WHAT THE EXERCISE ASKS:
Copy out all lines in the data below containing the string "each".

+++ RECORDS FOR PROCESSING

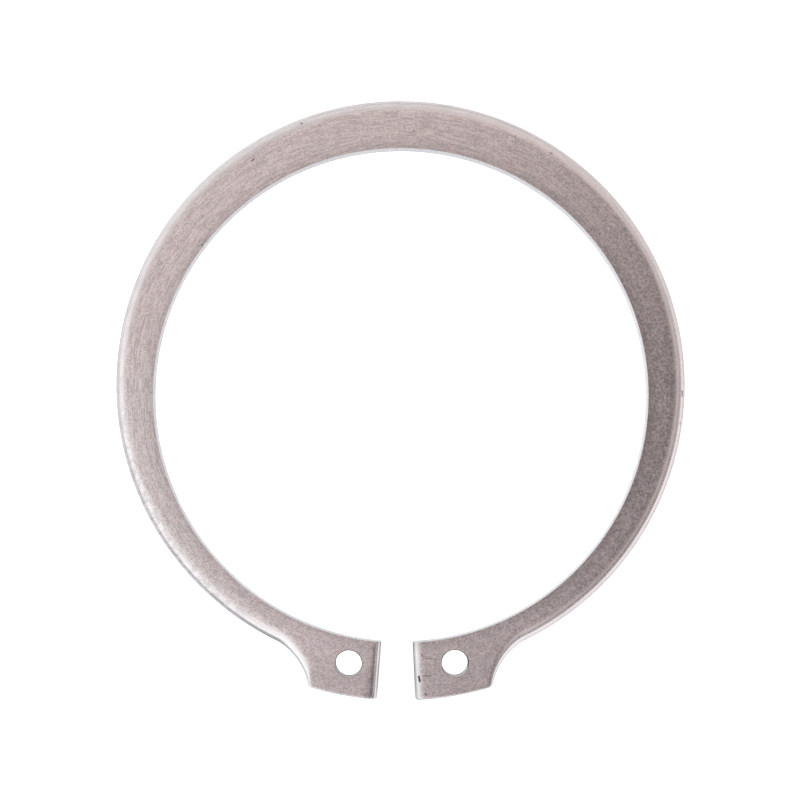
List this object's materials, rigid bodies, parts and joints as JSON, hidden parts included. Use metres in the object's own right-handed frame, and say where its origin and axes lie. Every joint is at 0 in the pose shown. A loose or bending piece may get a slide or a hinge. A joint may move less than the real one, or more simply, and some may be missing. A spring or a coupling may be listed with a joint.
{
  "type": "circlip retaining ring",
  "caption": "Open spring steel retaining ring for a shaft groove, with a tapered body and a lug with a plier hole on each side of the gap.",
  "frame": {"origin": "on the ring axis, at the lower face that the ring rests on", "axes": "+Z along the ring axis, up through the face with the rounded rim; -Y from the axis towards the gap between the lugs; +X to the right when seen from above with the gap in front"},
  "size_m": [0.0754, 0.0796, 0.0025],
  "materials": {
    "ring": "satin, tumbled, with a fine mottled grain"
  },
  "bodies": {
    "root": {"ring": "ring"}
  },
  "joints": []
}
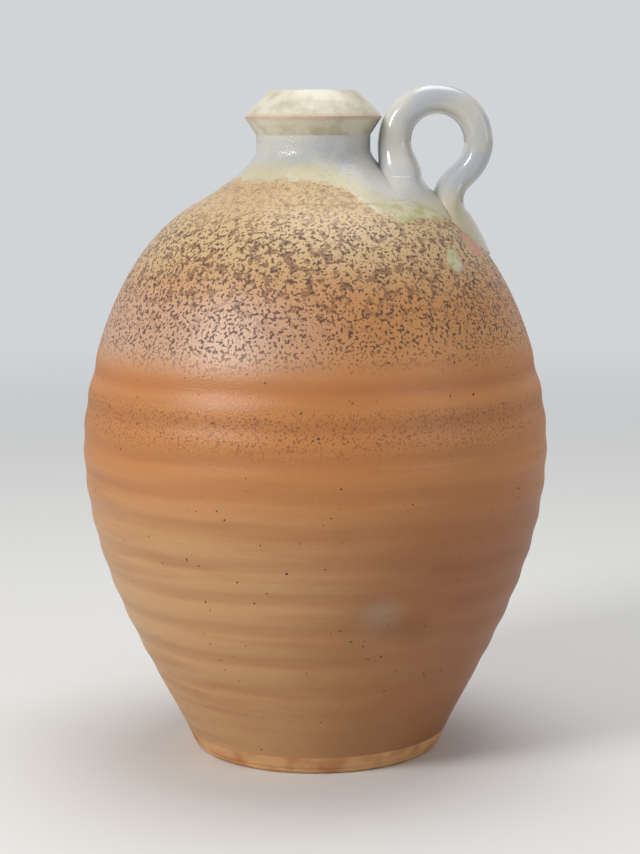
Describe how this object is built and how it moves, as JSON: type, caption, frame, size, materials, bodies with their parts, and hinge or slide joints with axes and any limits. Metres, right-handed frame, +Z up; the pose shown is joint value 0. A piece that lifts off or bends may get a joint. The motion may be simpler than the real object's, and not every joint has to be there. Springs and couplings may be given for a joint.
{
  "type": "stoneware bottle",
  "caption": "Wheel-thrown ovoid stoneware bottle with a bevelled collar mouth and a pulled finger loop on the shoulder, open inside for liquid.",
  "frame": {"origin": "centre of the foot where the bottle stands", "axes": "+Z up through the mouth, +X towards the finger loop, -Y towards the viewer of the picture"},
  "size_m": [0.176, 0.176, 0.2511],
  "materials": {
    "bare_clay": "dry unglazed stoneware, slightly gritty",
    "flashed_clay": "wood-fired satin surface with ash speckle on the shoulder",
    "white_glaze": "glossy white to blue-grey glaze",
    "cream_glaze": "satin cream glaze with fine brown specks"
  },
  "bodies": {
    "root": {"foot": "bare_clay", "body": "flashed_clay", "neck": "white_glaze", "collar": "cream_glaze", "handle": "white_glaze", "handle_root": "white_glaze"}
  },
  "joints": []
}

++++++
+++ RECORDS FOR PROCESSING

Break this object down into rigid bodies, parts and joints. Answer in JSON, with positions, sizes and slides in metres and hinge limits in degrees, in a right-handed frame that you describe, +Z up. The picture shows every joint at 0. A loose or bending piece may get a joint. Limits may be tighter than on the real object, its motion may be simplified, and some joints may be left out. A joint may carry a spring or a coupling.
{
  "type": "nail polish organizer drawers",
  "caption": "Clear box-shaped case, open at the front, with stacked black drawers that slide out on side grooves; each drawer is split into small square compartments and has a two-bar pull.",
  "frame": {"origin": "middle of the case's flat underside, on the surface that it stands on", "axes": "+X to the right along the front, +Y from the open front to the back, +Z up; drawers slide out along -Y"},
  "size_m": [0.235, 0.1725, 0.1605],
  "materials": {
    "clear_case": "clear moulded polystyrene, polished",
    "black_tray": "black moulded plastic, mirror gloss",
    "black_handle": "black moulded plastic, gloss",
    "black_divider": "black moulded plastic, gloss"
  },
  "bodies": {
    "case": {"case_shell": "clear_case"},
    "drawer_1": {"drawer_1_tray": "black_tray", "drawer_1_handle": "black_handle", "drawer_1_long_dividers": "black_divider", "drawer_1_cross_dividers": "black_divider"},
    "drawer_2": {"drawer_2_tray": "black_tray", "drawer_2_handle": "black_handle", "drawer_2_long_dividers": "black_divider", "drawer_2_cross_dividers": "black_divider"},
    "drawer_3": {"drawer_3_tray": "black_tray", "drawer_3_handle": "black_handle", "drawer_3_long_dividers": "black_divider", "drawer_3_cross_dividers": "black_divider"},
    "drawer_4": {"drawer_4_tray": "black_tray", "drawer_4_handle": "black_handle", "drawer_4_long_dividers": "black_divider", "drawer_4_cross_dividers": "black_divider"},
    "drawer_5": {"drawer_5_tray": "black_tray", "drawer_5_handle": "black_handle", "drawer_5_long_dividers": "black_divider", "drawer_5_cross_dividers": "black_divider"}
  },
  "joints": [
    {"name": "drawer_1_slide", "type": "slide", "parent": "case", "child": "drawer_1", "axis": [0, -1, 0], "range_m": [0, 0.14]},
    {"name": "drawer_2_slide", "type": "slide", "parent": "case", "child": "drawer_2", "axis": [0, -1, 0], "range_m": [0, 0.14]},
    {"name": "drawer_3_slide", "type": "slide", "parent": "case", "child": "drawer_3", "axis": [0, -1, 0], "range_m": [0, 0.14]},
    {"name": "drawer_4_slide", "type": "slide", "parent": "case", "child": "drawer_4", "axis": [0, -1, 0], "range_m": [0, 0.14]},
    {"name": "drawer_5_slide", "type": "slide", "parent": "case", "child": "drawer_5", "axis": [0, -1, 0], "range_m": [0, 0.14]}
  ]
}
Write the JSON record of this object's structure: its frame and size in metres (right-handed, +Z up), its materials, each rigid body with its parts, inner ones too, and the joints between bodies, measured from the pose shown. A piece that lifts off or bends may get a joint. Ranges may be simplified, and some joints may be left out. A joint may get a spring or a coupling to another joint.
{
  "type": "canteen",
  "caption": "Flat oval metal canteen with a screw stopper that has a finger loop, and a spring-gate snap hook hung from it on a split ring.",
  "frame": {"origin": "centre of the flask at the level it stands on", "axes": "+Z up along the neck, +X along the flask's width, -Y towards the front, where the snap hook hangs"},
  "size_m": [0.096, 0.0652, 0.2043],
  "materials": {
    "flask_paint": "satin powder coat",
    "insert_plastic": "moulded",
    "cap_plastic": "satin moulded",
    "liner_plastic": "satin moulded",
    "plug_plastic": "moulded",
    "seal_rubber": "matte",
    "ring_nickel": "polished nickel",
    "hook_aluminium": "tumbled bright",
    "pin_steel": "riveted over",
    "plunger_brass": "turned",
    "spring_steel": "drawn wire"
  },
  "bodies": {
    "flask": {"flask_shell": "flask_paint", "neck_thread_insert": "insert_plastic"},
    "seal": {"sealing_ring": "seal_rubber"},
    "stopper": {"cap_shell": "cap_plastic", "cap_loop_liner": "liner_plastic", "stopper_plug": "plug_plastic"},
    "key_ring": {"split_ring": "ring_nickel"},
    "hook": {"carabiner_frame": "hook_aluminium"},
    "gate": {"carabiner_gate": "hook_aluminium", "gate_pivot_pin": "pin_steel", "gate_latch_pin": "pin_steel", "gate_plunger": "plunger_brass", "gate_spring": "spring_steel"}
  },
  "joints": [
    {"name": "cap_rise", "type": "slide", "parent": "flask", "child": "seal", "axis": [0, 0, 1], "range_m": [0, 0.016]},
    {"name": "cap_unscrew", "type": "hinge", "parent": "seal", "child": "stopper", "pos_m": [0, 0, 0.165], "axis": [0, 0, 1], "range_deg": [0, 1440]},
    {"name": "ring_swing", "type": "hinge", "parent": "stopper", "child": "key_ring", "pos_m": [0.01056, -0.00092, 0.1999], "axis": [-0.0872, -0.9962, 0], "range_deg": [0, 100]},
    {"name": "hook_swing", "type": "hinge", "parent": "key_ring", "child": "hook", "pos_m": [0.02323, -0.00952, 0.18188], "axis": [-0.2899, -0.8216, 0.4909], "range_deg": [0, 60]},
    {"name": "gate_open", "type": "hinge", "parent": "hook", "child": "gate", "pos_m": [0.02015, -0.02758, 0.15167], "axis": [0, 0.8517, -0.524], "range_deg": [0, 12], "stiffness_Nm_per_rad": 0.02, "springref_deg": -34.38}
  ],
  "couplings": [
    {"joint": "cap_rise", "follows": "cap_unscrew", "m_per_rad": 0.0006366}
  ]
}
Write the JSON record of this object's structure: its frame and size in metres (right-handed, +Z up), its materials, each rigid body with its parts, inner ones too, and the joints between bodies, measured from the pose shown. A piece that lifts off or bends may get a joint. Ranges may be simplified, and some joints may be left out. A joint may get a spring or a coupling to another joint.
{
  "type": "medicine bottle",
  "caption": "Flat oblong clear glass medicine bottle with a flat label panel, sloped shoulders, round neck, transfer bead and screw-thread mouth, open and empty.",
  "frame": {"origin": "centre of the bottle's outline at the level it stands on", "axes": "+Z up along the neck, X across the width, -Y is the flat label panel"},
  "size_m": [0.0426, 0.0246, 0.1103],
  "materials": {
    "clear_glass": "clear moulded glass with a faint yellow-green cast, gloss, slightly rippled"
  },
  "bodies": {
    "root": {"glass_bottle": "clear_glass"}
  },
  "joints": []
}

++++++
+++ RECORDS FOR PROCESSING

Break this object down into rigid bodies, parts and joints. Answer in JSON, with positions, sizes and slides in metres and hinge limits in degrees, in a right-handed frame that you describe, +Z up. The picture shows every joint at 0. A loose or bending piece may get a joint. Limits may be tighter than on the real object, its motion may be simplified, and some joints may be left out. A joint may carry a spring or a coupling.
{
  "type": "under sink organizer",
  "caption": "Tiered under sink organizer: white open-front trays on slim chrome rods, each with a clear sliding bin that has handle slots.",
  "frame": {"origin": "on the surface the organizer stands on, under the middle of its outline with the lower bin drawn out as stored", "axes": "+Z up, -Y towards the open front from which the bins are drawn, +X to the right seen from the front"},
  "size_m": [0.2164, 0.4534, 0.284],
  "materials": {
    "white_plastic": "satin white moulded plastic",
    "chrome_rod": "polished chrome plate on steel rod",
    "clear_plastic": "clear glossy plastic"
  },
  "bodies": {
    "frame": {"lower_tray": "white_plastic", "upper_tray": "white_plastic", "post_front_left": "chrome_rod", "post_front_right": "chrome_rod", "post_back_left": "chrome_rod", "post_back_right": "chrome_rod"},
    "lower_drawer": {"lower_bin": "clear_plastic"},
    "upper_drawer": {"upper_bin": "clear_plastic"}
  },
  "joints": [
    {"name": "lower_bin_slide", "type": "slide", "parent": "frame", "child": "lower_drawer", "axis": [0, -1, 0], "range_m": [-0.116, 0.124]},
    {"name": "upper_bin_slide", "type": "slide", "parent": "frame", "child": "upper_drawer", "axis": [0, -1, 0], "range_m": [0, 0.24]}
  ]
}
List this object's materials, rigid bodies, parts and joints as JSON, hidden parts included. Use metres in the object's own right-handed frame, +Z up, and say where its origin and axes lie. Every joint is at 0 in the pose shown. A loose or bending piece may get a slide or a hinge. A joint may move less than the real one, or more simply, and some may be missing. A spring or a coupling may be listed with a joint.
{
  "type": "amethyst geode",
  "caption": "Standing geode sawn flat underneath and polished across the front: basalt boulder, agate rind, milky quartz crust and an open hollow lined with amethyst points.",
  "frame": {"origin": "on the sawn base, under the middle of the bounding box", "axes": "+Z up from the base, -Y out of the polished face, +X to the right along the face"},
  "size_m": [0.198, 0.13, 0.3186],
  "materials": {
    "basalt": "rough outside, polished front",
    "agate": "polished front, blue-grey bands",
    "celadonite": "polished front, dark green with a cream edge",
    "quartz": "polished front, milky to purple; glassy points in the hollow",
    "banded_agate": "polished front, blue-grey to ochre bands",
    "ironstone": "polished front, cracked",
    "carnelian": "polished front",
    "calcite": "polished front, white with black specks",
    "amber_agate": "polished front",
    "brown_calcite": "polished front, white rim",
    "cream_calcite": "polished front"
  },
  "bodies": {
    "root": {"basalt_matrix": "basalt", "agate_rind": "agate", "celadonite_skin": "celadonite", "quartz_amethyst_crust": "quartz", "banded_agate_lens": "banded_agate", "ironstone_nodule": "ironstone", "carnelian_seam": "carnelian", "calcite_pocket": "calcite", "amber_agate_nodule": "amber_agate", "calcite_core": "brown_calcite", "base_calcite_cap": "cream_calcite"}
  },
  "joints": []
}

++++++

ANSWER TO THIS TASK:
  "caption": "Open spring steel retaining ring for a shaft groove, with a tapered body and a lug with a plier hole on each side of the gap.",
  "caption": "Clear box-shaped case, open at the front, with stacked black drawers that slide out on side grooves; each drawer is split into small square compartments and has a two-bar pull.",
Write the JSON record of this object's structure: its frame and size in metres (right-handed, +Z up), its materials, each rigid body with its parts, inner ones too, and the joints between bodies, measured from the pose shown. A piece that lifts off or bends may get a joint. Ranges may be simplified, and some joints may be left out. A joint may get a spring or a coupling to another joint.
Write the JSON record of this object's structure: its frame and size in metres (right-handed, +Z up), its materials, each rigid body with its parts, inner ones too, and the joints between bodies, measured from the pose shown. A piece that lifts off or bends may get a joint. Ranges may be simplified, and some joints may be left out. A joint may get a spring or a coupling to another joint.
  "caption": "Tiered under sink organizer: white open-front trays on slim chrome rods, each with a clear sliding bin that has handle slots.",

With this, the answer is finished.